▶ _Stated goal_
Print exactly the part opening with the line containing "bpy.data.objects.remove(obj)" and closing with the line containing "for node in", with both of those lines included.

* BEGIN *

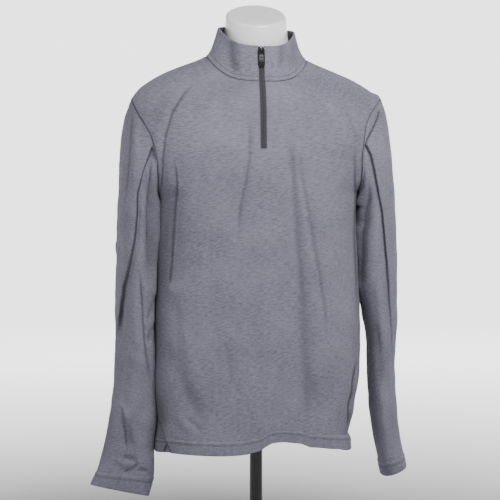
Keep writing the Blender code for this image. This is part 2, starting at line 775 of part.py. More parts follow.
def build():
    """Makes every piece of the sweatshirt, the form and the stand."""
    for old in list(bpy.data.objects):
        bpy.data.objects.remove(old)
    cloth_front = finish("jersey_front", (0.27, 0.26, 0.29), 0.9)
    cloth_back = finish("jersey_back", (0.27, 0.26, 0.29), 0.9)
    front_panel(cloth_front)
    back_panel(cloth_back)
    for name, table, folds, side in (
        ("sleeve_left", SLEEVE_LEFT, SLEEVE_LEFT_FOLDS, -1),
        ("sleeve_right", SLEEVE_RIGHT, SLEEVE_RIGHT_FOLDS, 1),
    ):
        sleeve(name, table, folds, side, finish("jersey_" + name, (0.27, 0.26, 0.29), 0.9))
    collar(finish("jersey_collar", (0.27, 0.26, 0.29), 0.9))
    for name, side in (("zip_tape_left", -1), ("zip_tape_right", 1)):
        zip_tape(name, side, finish(name + "_cloth", (0.08, 0.07, 0.09), 0.7))
    zip_slider(finish("slider_metal", (0.02, 0.02, 0.022), 0.35, 0.6))
    zip_pull(finish("pull_rubber", (0.015, 0.015, 0.016), 0.5))
    form_torso(finish("form_shell", (0.82, 0.82, 0.83), 0.3))
    flange_low = HEM_HEIGHT + FORM_FOOT_UP - SEAM_GAP - FLANGE_THICKNESS
    disc("stand_flange", FLANGE_DIAMETER, flange_low, flange_low + FLANGE_THICKNESS,
         finish("flange_metal", (0.02, 0.02, 0.02), 0.4, 0.5))
    disc("stand_pole", POLE_DIAMETER, BASE_THICKNESS + SEAM_GAP, flange_low - SEAM_GAP,
         finish("pole_metal", (0.02, 0.02, 0.02), 0.35, 0.5), sides=24)
    disc("stand_base", BASE_DIAMETER, 0.0, BASE_THICKNESS,
         finish("base_metal", (0.02, 0.02, 0.02), 0.45, 0.5), round_edge=BASE_ROUND)


build()
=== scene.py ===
"""Looks of the grey quarter-zip sweatshirt on its white dress form.

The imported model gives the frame. Every cloth piece is worked out again here on a fine grid, from
the same rings, sections and fold lines as its solid, in millimetres with the hem at height 0.
Lines of folds are places seen from the front: across from the form's axis, then up from the hem.
"""

import logging
import math
from contextlib import contextmanager
from dataclasses import dataclass, field, replace
from enum import Enum
from functools import partial
from typing import Callable, Iterator, Sequence

import bmesh
import bpy
import numpy as np
from mathutils import Matrix, Vector

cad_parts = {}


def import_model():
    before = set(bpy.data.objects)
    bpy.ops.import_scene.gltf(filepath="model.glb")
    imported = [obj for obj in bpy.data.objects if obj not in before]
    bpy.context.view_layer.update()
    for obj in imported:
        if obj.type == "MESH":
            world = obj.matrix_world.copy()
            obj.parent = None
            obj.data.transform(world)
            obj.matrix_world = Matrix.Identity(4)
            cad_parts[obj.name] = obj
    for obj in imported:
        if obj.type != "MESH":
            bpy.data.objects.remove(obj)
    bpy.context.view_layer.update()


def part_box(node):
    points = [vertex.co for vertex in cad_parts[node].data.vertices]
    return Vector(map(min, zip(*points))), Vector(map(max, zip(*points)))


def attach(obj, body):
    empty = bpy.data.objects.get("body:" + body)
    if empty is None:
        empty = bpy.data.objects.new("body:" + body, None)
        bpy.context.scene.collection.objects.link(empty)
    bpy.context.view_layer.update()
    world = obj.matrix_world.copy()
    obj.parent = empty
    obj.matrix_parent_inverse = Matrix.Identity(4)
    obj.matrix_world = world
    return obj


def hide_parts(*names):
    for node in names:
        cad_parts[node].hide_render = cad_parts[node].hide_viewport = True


LOG = logging.getLogger("sweatshirt")
Array = np.ndarray
Number = Array | float
Points = Sequence[tuple[float, float]]
Triple = tuple[float, float, float]
Surface = Callable[[Array, Array], Array]
Item = bpy.types.Object

MM = 0.001

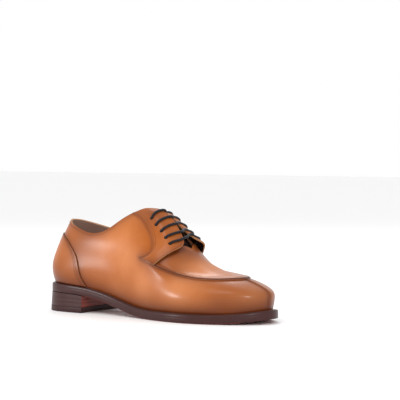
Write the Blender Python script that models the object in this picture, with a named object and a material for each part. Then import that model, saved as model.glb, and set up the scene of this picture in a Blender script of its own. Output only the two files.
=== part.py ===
"""Right-foot apron toe derby, built as the maker's separate pieces around one last.

Tables and functions work in millimetres, with X from the back of the heel to the toe, +Y towards
the inner (medial) side of the right foot and Z up from the floor. Objects are made in metres,
with the origin in the middle of the shoe's footprint.

A place on the last is given by a turn and a level. The turn runs from 0 at the back of the heel to
-1 at the toe along the outer (lateral) side, and to +1 at the toe along the inner side. The level
runs from 0 at the welt to 1 at the crest over the foot.
"""

import math

import bmesh
import bpy
import numpy as np

MM = 0.001

# Driving sizes of a size 42 shoe, in millimetres
WALL = 2.2
GAP = 0.3
OVERLAY_GAP = 0.6
COUNTER_GAP = 0.8
APRON_GAP = 1.1
OUTSOLE_THICKNESS = 5.5
WELT_THICKNESS = 3.7
WELT_WIDTH = 13.6
TOP_PIECE_THICKNESS = 6.0
HEEL_BREAST = 63.0
HEEL_HOLLOW = 2.5
HEEL_FLARE = 1.3
APRON_THICKNESS = 1.3
COUNTER_THICKNESS = 1.2
FACING_THICKNESS = 1.8
TONGUE_THICKNESS = 2.0
TONGUE_DEPTH = 1.5
INSOLE_RISE = 2.5
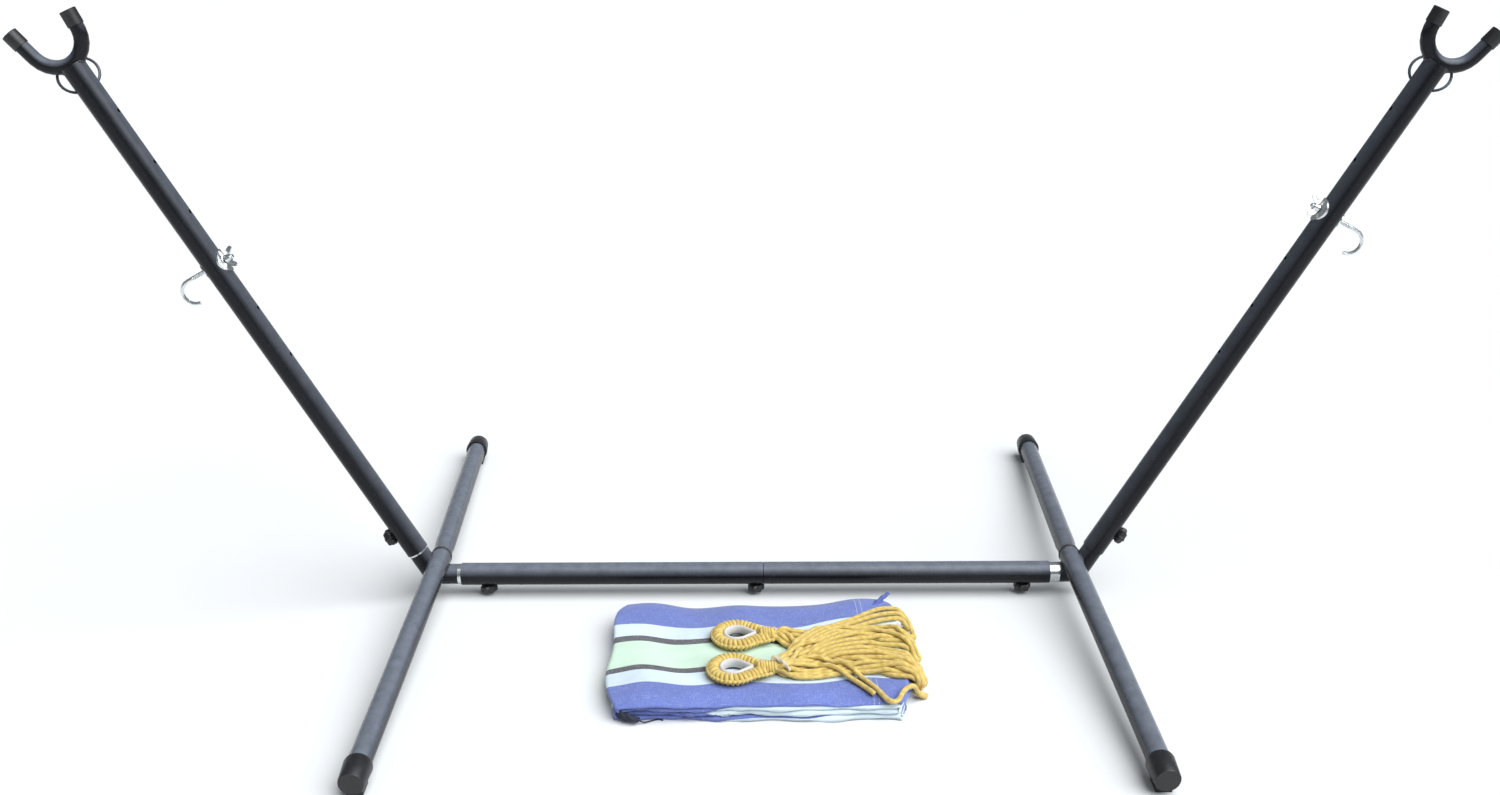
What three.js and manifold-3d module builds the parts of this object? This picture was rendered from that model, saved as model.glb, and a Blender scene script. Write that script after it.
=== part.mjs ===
// Portable steel hammock stand with its striped hammock folded on the floor in front of it.
// Millimetres. X runs along the beam (left is -X), Y is depth (the front is -Y), Z is up,
// and the origin is on the floor under the middle of the stand.
import * as THREE from 'three';
import { mergeVertices } from 'three/addons/utils/BufferGeometryUtils.js';
import Module from 'manifold-3d';

const wasm = await Module();
wasm.setup();

// ---- driving dimensions ------------------------------------------------------------------
const GAP = 0.3;                 // clearance left between touching pieces
const WALL = 1.5;                // steel tube wall
const TUBE_R = 21;               // arm and beam tube, outside radius
const STUB_R = 19;               // corner stub, slides into the arm and the beam
const FOOT_R = 19;               // foot tube, outside radius
const FORK_R = 12.5;             // fork tube, outside radius

const JUNCTION_X = 610;          // middle of the stand to each corner
const BEAM_Z = 44;               // beam axis above the floor
const ARM_TILT = THREE.MathUtils.degToRad(28.8);   // arm from the vertical, leaning outward
const ARM_REACH = 1098;          // corner to the fork's centreline, along the arm
const SOCKET_START = 58;         // corner to the open end of the arm tube
const BEAM_END = 557;            // middle of the stand to the open end of the beam tube
const STUB_DEPTH = 70;           // how far a stub goes inside its tube
const BEAM_JOINT_X = 14;         // where the two halves of the beam meet
const BEAM_TAIL = 90;            // reduced tail of the right half inside the left half

const FOOT_END = 640;            // corner to the outer face of a foot cap, along Y
const FOOT_SPLAY = 14;           // how far each foot end stands outward of the corner
const FOOT_DROP = 14;            // how far each foot end lies below the beam axis
const WELD_IN = 13;              // the two foot tubes meet this far inward of the corner,
const WELD_BACK = 15;            // this far behind it
const WELD_UP = 29;              // and this far above it
const NECK_R = 16;               // swaged end of the rear foot tube
const NECK_IN = 6;               // its length inside the front foot tube
const STUB_PAST = 14;            // stub beyond the corner, before the elbow's mitre is cut
const CAP_R = 23.5;              // foot cap, outside radius at its rim
const CAP_END_R = 21;            // and at its closed end
const CAP_LENGTH = 48;
const CAP_FACE = 4;              // thickness of a foot cap's end
const PAD_WIDTH = 26;            // flat sole under a foot cap
const PAD_BACK = 13;             // its outer edge behind the cap's face
const PAD_LENGTH = CAP_LENGTH - PAD_BACK - 1;

const HOLE_PITCH = 100;          // height-setting holes along the arm
const HOLE_COUNT = 6;
const FIRST_HOLE = 100;          // fork centreline to the first hole
const HOLE_R = 4.2;
const HOOK_HOLE = { left: 4, right: 3 };            // hole that carries the hook

const RING_R = 34;               // ring, centreline radius
const RING_WIRE = 2.5;
const RING_HOLE_BELOW = 42;      // fork centreline to the ring's cross hole
const RING_HOLE_R = 5.2;
const RING_TURN = THREE.MathUtils.degToRad(60);     // cross hole, turned outward from the front
const RING_LEAN = THREE.MathUtils.degToRad(-32);    // ring leans behind the fork

const HOOK_WIRE = 3.5;           // hook rod radius
const HOOK_BEND = 22;            // hook bowl, centreline radius
const HOOK_SHANK_OUT = 60;       // arm axis to the start of the bowl
const SADDLE_R = 22;             // oval saddle plate before it is curved over the arm,
const SADDLE_HALF_WIDTH = 17;    // half its width across the arm
const SADDLE_THICK = 2.5;
const WASHER_R = 13;
const WASHER_THICK = 1.6;

const KNOB_R = 14.5;             // knob, mean radius
const KNOB_LOBE = 1.5;
const KNOB_LOBES = 7;
const KNOB_HEIGHT = 14;
const KNOB_SEAT = TUBE_R + GAP + 1;                 // tube axis to a knob's seat
const STUD_R = 4;
const STUD_LENGTH = 16;          // stud beyond the knob's seat
const STUD_HOLE_R = 4.6;
const NUT_R = 7.5;               // weld nut, to its corners
const NUT_HEIGHT = 6;
const KNOB_ALONG = 105;          // corner to the arm knob, along the arm
const BEAM_KNOB_X = 508;         // middle of the stand to each outer beam knob

const CLOTH = { left: -255, right: 262, back: -108, front: -436, height: 34 };
const ROPE_THICK = 28;           // height of the rope bundles on the cloth
const EYE_WIRE = 10;             // wrapped eye, rope radius
const EYE_R = 34;                // wrapped eye, loop centreline radius
const EYE_POINT = 52;            // loop centre to where its two sides meet

const TUBE_SIDES = 24;           // facets round a large tube
const FORK_SIDES = 14;
const ROD_SIDES = 8;             // facets round a hook, ring or rope
const HOLE_SIDES = 10;

// ---- geometry helpers --------------------------------------------------------------------
const solidOf = (geometry) => {
  const bare = geometry.index ? geometry.toNonIndexed() : geometry.clone();
  bare.deleteAttribute('normal');
  bare.deleteAttribute('uv');
  const welded = mergeVertices(bare, 1e-4);
  return new wasm.Manifold(new wasm.Mesh({
    numProp: 3,
    vertProperties: new Float32Array(welded.attributes.position.array),
    triVerts: new Uint32Array(welded.index.array),
  }));
};

const geometryOf = (solid) => {
  const mesh = solid.getMesh();
  const geometry = new THREE.BufferGeometry();
  geometry.setAttribute('position', new THREE.BufferAttribute(Float32Array.from(mesh.vertProperties), 3));
  geometry.setIndex(new THREE.BufferAttribute(Uint32Array.from(mesh.triVerts), 1));
  geometry.computeVertexNormals();
  return geometry;
};

const cut = (geometry, ...tools) =>
  geometryOf(tools.reduce((left, tool) => left.subtract(solidOf(tool)), solidOf(geometry)));

const fuse = (geometry, ...others) =>
  geometryOf(others.reduce((sum, other) => sum.add(solidOf(other)), solidOf(geometry)));

const common = (geometry, other) => geometryOf(solidOf(geometry).intersect(solidOf(other)));

// A solid of revolution about +Z from (radius, height) pairs; the outline closes on itself.
const turned = (outline, segments = TUBE_SIDES) => {
  const points = outline.map(([radius, height]) => new THREE.Vector2(radius, height));
  const closed = points[0].x > 0 ? [...points, points[0].clone()] : points;
  return new THREE.LatheGeometry(closed, segments).rotateX(Math.PI / 2);
};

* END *

▶ _Result for this exercise_
            bpy.data.objects.remove(obj)
    bpy.context.view_layer.update()


def part_box(node):
    points = [vertex.co for vertex in cad_parts[node].data.vertices]
    return Vector(map(min, zip(*points))), Vector(map(max, zip(*points)))


def attach(obj, body):
    empty = bpy.data.objects.get("body:" + body)
    if empty is None:
        empty = bpy.data.objects.new("body:" + body, None)
        bpy.context.scene.collection.objects.link(empty)
    bpy.context.view_layer.update()
    world = obj.matrix_world.copy()
    obj.parent = empty
    obj.matrix_parent_inverse = Matrix.Identity(4)
    obj.matrix_world = world
    return obj


def hide_parts(*names):
    for node in names:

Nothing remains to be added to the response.